Four of the five steps are from BBEdit’s built-in commands in the Text menu. The other, which is the fourth step in the series, is this little Perl script,

perl:
1:  #!/usr/bin/perl -p 
2:  
3:  if ($.==1 && /^\s*1:  #!.+\b(.+)$/) {
4:    print "$1:\n";
5:  }

which I call “Prepend Language.pl” and keep in the Text Filters directory. If the script starts with a shebang line, it grabs the name of the executable that runs the script and puts it above the source code itself. It is by no means perfect (it doesn’t work on itself because of the -p at the end of the shebang line), but it’ll work for a lot of the scripts I post here. And it won’t be any worse than what I was doing.

Now the process for adding code here is

  1. Copy the code from the original and paste it into the post, preserving the selection.
  2. Apply the text factory through ⌃⌥⌘N, the shortcut I assigned to it.
  3. There is no Step 3. (Unless the script has no shebang line, in which case I’ll have to add the language line manually.)

I confess it feels a little unmanly to use a text factory instead of script—anyone can make a text factory—but I can’t argue with the efficiency.


4 Responses to “A line-numbering text factory for BBEdit”

  1. Chris Poole says:

    awk could help too:

    awk -v OFS='' '{print NR,":\t",$0}'
    

    It wouldn’t take much more to sniff the file extension and/or hashbang line, and decide what the language is, as part of a slightly larger shell script.

  2. Dr. Drang says:

    It’s true that awk can make quick work of line numbering, Chris, but your one-liner is a little too quick to get the formatting I like. First, you put a tab after the colon, and I’m dead set against having tabs in my Markdown files because the size of the tab is inconsistent. (It’s 8 characters in the Terminal, but I’ve never had an editor set to use an 8-character tab.) Second, I like the line numbers to be right justified so the colons line up. The text factory does that with a simple checkbox; my old Python script does it by counting the lines first and then going back to put in the line numbers; your awk script leaves them left justified.

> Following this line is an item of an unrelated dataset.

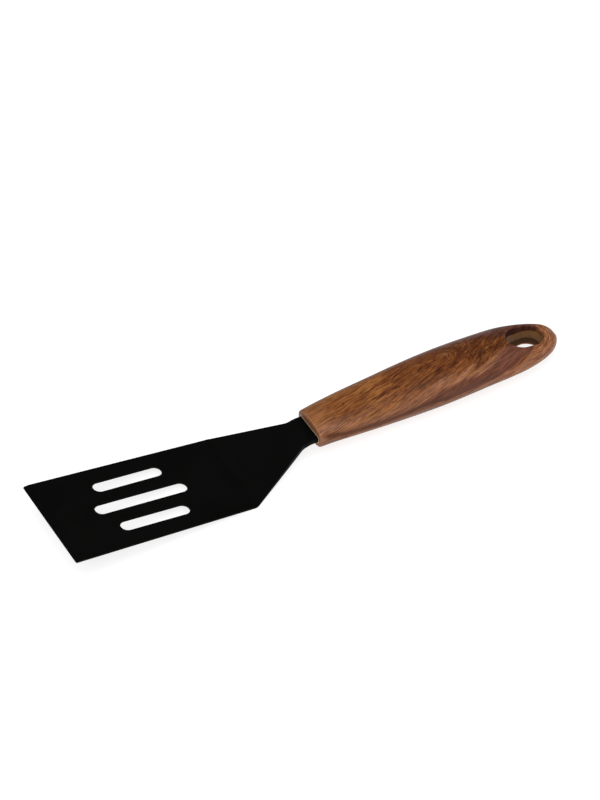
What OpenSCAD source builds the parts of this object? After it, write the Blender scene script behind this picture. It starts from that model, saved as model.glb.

    If you’re going to use traditional Unix tools to number the lines, nl is your best bet. But you’ll still have to tell it the width of the number field to avoid excessive white space at the beginning of each line.

    There are two problems with trying to get the language from the extension:

    1. I often don’t use extensions. I never use them for scripts I expect to run from the command line.
    2. BBEdit’s text filters work by assuming the input is stdin, not a file. There really isn’t a filename to parse.

    My Perl script does sniff the shebang (hashbang) line. It’s just that that won’t work for AppleScripts, HTML snippets, etc.

  3. Chris Poole says:

    I agree about the tab issue; my one-liner was just an attempt at showing the power of unix tools, to get an 80% solution very quickly. (Something that I know isn’t lost on you.) nl is new to me though, so thanks for the tip.

    As for the file extension sniffing, I mention it only in that my editor of choice (Emacs) uses this method (see variable auto-mode-alist), as well as the hashbang line sniffing (interpreter-mode-alist). It works effectively for me, since I tend to either use a hashbang with no extension (for things living in ~/bin), or a file extension (for other, perhaps larger, coding projects). For me, these methods together would probably correctly match 95% of my scripts/programs.

    Emacs uses the following regex to sniff the interpreter given in the hashbang line:

    #![ \t]?\\([^ \t\n]*/bin/env[ \t]\\)?\\([^ \t\n]+\\)
    

    It’s stored in auto-mode-interpreter-regexp, and not thrown by the addition of the -p. Seems a little excessive though?

  4. Dr. Drang says:

    I fixed (I think) the formatting of the regex, Chris. The \t and \n characters were getting substituted with actual tabs and newlines. This is an interesting pattern—gives me ideas on how I can improve mine to be more flexible. Thanks for pointing it out.